Testing, as activity, is always putting pressure on design. Some of that design is speaking to code. Other times it is not. Conflation often hides that fact.
Muddy Thinking? Too Harsh?
Well, I call it that because it’s important to notice the danger — but also the opportunity. If you take the responses to me (which have been reproduced accurately) they basically say this:
- “I think making development and testing indistinguishable is the goal.”
- “The testing and development happen simultaneously as the same activity.”
- “If one uses test driven development for their small tests then it is impossible to separate them.”
Bolded emphasis is mine. Notice three terms: indistinguishable, simultaneous, and inseparable (“impossible to separate”).
For something to be described as simultaneous, there have to be more than one thing so “indistinguishable” is no longer accurate. Likewise, for simultaneous to make sense, the ‘more than one thing’ you are dealing with, by definition, has to be separable. It’s only by its being separable so that you can decide if the components are simultaneous or not. Conflation leads to muddy thinking; or muddy thinking leads to conflation. Take your pick. Either way, it’s poor thinking. And it’s this kind of thinking that is occurring a lot in the overall discipline of software engineering.

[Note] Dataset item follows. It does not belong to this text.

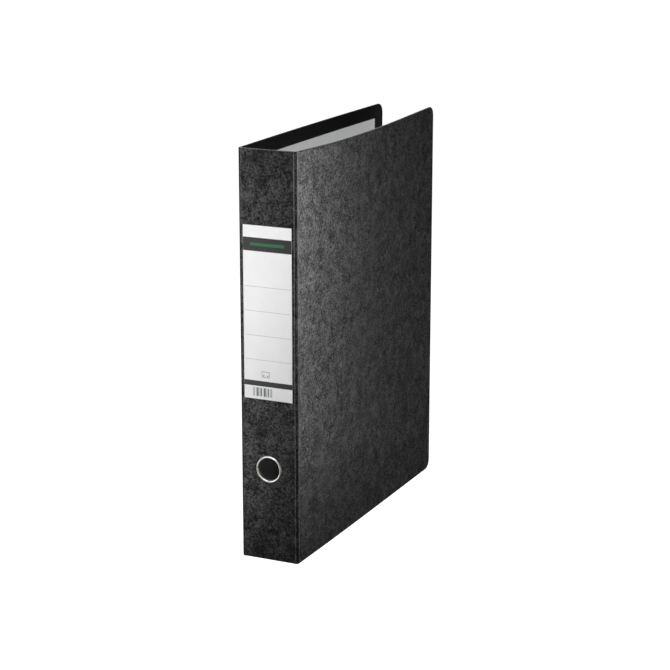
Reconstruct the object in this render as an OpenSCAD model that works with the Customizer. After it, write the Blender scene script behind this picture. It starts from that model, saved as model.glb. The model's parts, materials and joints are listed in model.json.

That’s the problem. What’s the opportunity bit I mentioned?
The ability to point things like this out is often the skill that specialist testers are bringing over and above pure development activities. We’re clearing up muddy thinking; the inaccurate, or conflicting, use of terms; the unpacking of suitcase words; the removal of semantic nests where one word is used to describe multiple things or where multiple words are used to describe the same thing.